I woke up on Tuesday to be greeted by, as expected, a wet and windy day. It was forecast that conditions would change mid afternoon, but most of the day looked like it was not going to be conducive to getting up on the fells. So after breakfast I had a decision to make about what to do. I hadn’t come up to Buttermere to spend the day in a Youth Hostel and working on the principle that there’s no such thing as bad weather, only inappropriate clothing, (I don’t actually agree with that statement) I donned my waterproof coat and prepared to get wet!
I decided that my best option was to spend the morning taking a stroll around the lake and decide what to do in the afternoon later on, depending on how things were looking.
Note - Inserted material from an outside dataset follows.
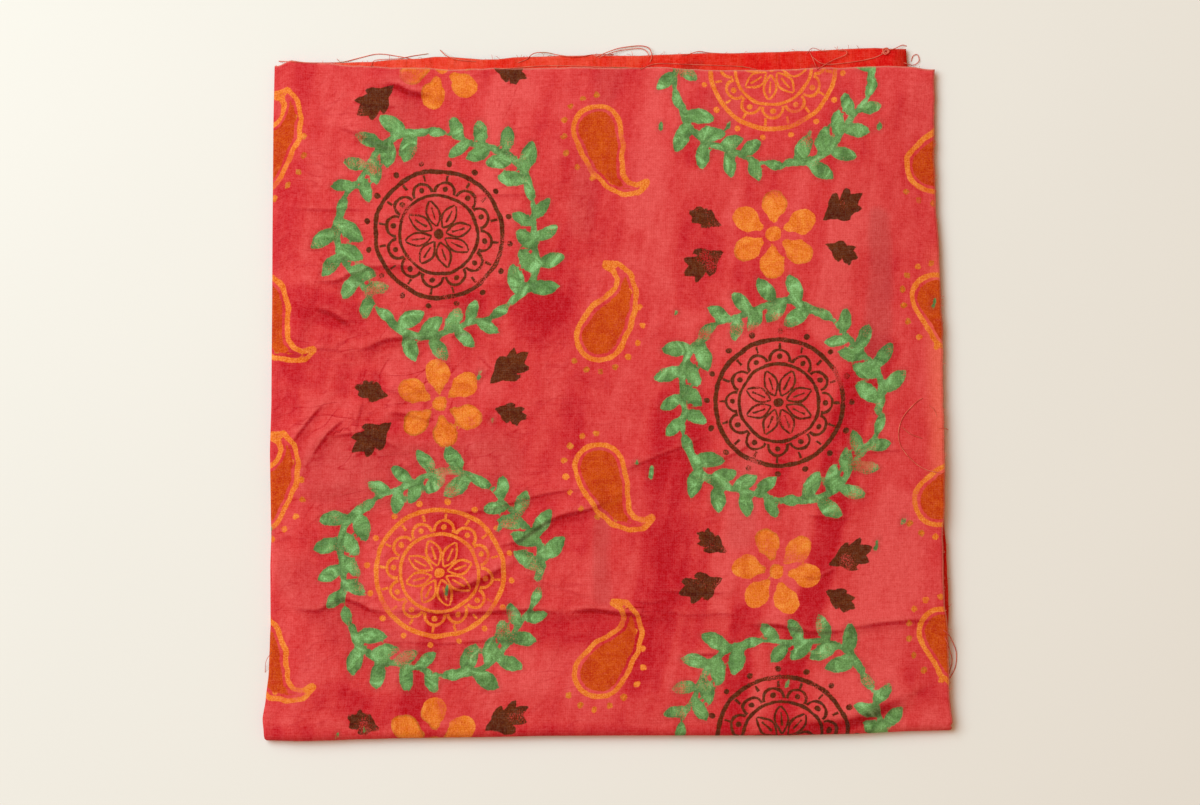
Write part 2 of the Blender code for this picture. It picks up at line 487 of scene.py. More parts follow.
CREASES: tuple[Crease, ...] = (
    Crease(((-76, 103), (-70, 102.5), (-66.5, 100.5), (-58, 99.5)), 3.5, 1.5, 1.0, 1.2),
    Crease(((-86, 98), (-79, 96), (-69, 96)), 3.5, 0.7, 0.45),
    Crease(((-90, 89), (-83, 86.5), (-76.5, 83), (-64, 81)), 4.5, 0.9, 0.45, 0.8),
    Crease(((-104, 61.5), (-92, 61), (-79, 61)), 2.5, 0.3, 0.35),
    Crease(((-53, 65.5), (-36, 66), (-19, 66)), 2.5, 0.2, 0.3),
    Crease(((-71, 59), (-66, 63), (-62, 64.5), (-53, 63.5)), 5.0, 1.1, 0.2),
    Crease(((-98, 37), (-90, 37), (-82.5, 41), (-72, 42), (-60, 41.5)), 4.0, 0.9, 0.6, 0.8),
    Crease(((-98, 28.5), (-91, 26), (-85, 22)), 4.5, 1.3, 0.85, 1.0),
    Crease(((-84, 14.5), (-79, 15.5), (-73, 18), (-60, 19)), 4.5, 1.1, 0.75, 0.9),
    Crease(((-53, 19), (-49, 20), (-44, 20.5)), 3.5, 0.7, 0.6),
    Crease(((-39, 36), (-33, 36), (-27, 35)), 4.5, 0.5, 0.3),
    Crease(((-104, 14.5), (-96, 15), (-88, 14.5)), 3.0, 0.4, 0.35),
    Crease(((-104, 13), (-102.5, 20), (-99, 28.5)), 6.0, 0.7, 0.0),
    Crease(((-105.5, -17.5), (-100, -10), (-94, -3)), 4.0, 0.85, 0.75, 0.7),
    Crease(((-98.5, -21.5), (-93, -14), (-87, -8)), 3.5, 0.8, 0.8, 0.7),
    Crease(((-73, -6), (-66, -7), (-58, -10)), 4.5, 0.8, 0.55, 0.7),
    Crease(((-92, -14.5), (-82.5, -13.5), (-76, -15.5), (-69, -19)), 4.0, 0.65, 0.6, 0.7),
    Crease(((-76, 3), (-68, 0), (-58, 1)), 4.5, 0.7, 0.35),
    Crease(((-99, -33), (-88, -31), (-75, -34)), 6.0, 0.7, 0.1),
    Crease(((-59, -40), (-42.5, -39), (-21, -33.5), (-5, -31.5)), 4.5, 0.8, 0.55),
    Crease(((-37, -51), (-29, -49), (-20, -43), (-4.5, -38), (1, -35.5)), 4.0, 1.3, 0.9, 0.8),
    Crease(((-60, -68), (-53, -66), (-46, -64), (-39, -60.5), (-33.5, -57)), 4.0, 1.5, 1.0, 1.1),
    Crease(((-32, -58), (-20, -63), (-5, -68)), 6.0, 0.6, 0.15),
    Crease(((-105, -71), (-96, -72), (-88, -68), (-79.5, -72), (-72, -73)), 4.0, 0.9, 0.7, 0.8),
    Crease(((-73, -72.5), (-60, -73), (-47, -73), (-27.5, -72), (-13, -73)), 4.0, 0.9, 0.75, 0.8),
    Crease(((-14, -72.5), (-5, -72), (4, -73), (15, -74.5)), 4.0, 0.9, 0.95, 0.9),
    Crease(((14, -72), (26, -74), (38, -73.5), (48, -75)), 5.0, 0.5, 0.3),
    Crease(((46, -77), (57, -77), (67, -79.5), (81, -78.5)), 4.0, 0.9, 0.85, 0.8),
    Crease(((80, -78), (90, -77), (100, -76), (111, -75)), 4.5, 0.7, 0.6, 0.8),
    Crease(((-73, -82.5), (-55, -83), (-38, -82), (-19, -82.5)), 2.5, 0.2, 0.4),
    Crease(((-4.5, -68), (-3, -48), (-4, -23)), 6.0, 0.5, 0.0),
    Crease(((3, -26.5), (15, -21.5), (24, -18), (34.5, -13.5)), 4.5, 0.8, 0.5),
    Crease(((30, -24.5), (43.5, -19.5), (49.5, -14.5)), 4.5, 0.7, 0.45),
    Crease(((63, -8.5), (74, -6.5), (79, -2.5)), 4.5, 0.7, 0.3),
    Crease(((17, -65.5), (26, -66.5), (39, -66)), 3.5, 0.7, 0.6),
    Crease(((27, -87.5), (33, -87), (40, -87)), 3.5, 0.5, 0.55),
    Crease(((60, -111), (75, -110.5), (84, -109), (90, -105.5), (99.5, -101)), 6.0, 1.9, 1.0, 2.0),
    Crease(((-60, -89), (-30, -92), (4, -92)), 9.0, -0.5, 0.0),
    Crease(((28, 38), (44, 56), (60, 72)), 24.0, -0.6, 0.0),
    Crease(((60, 18), (76, 40), (90, 62)), 22.0, 0.6, 0.0),
    Crease(((-40, 48), (-26, 66), (-10, 86)), 22.0, 0.5, 0.0),
    Crease(((20, -100), (48, -92), (80, -96)), 16.0, 0.5, 0.0),
    Crease(((69, -18.5), (84, -19.5), (102, -18)), 3.0, 0.25, 0.3),
    Crease(((66, -40.5), (74, -42), (82, -41.5)), 3.0, 0.3, 0.5),
    Crease(((64, -60.5), (70, -61.5), (77, -58)), 3.0, 0.35, 0.6),
    Crease(((8, -68.5), (14, -70), (20, -69)), 3.0, 0.3, 0.45),
    Crease(((-84, -13), (-83, -8), (-81, -2)), 3.5, 0.6, 0.4),
    Crease(((-85, -21.5), (-79, -18.5), (-73, -17.5)), 3.5, 0.6, 0.6, 0.7),
)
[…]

As I set out, this was the view over the valley towards High Stile
Approaching the small picturesque Church of St James at the end of the Newlands Pass,
I decided to pop inside and take a look.
Leaving the shelter of the church, I set off through the village towards the lake, passing the Fish Inn
which, in the 1790’s, used to be the home of Mary Robinson, the landlord’s daughter, who was known as “The Beauty of Buttermere“. In 1802 she was swept off her feet by a visitor to the Inn, calling himself “Colonel Alexander Hope” and they were married. It turned out, however, that he was in fact John Hatfield, an undischarged bankrupt, who was already married. After conning some local residents out of money, he scarpered, but the law caught up with him and he ended up being tried in Carlisle and hanged. More detail can be read on the Fish’s website.
Famous visitors to the Inn have included the Lake Poets, Wordsworth, Southey, and Coleridge.
The circuit of the lake is very popular as it’s quite an easy walk, but very scenic, so on a fine day the route gets busy. It was quieter today, but I wasn’t the only one braving the wind and rain.
Carrying on I soon reached the lake to be greeted by choppy waters and an atmospheric view down towards Fleetwith Pike.
The waterfalls of Sourmilk Gill were in full spate
I carried on through the woods down the west shore of the lake
Looking across towards High Snockrigg (great name that!)
I continued down the path . Another view of Fleetwith Pike
and to my right High Stile visible through the cloud
and High Crag
Getting near to the top of the lake
There’s Haystacks. Glad I wasn’t planning on going up there today!
An atmospheric view of Fleetwith Pike and Haystacks
I crossed over, past Gatesgarth farm, to the east side of the lake. A walk down a short stretch of road and then back on to the path along the lakeside.
Looking across the lake to High Crag and High Stile
Getting closer to Buttermere village, the path goes through a tunnel excavated through the rock.
Looking across to the waterfalls of Sourmilk Gill and Red Pike
It had taken me just over a couple of hours to circumnavigate the lake . My coat had kept me dry but it was time to get out of the rain. There are 2 cafes in the village. Unfortunately one pf them was closed for the week for renovation but the other, at Sykes Farm, was still open, so I popped in for a brew and a nice bowl of hot pea soup. In fact, I ended up having a couple of brews as I whiled away the time for an hour and a half, drying out and deciding on what to do in the afternoon. There were signs that the cloud was beginning to clear, so there was a chance of a drier walk in the afternoon.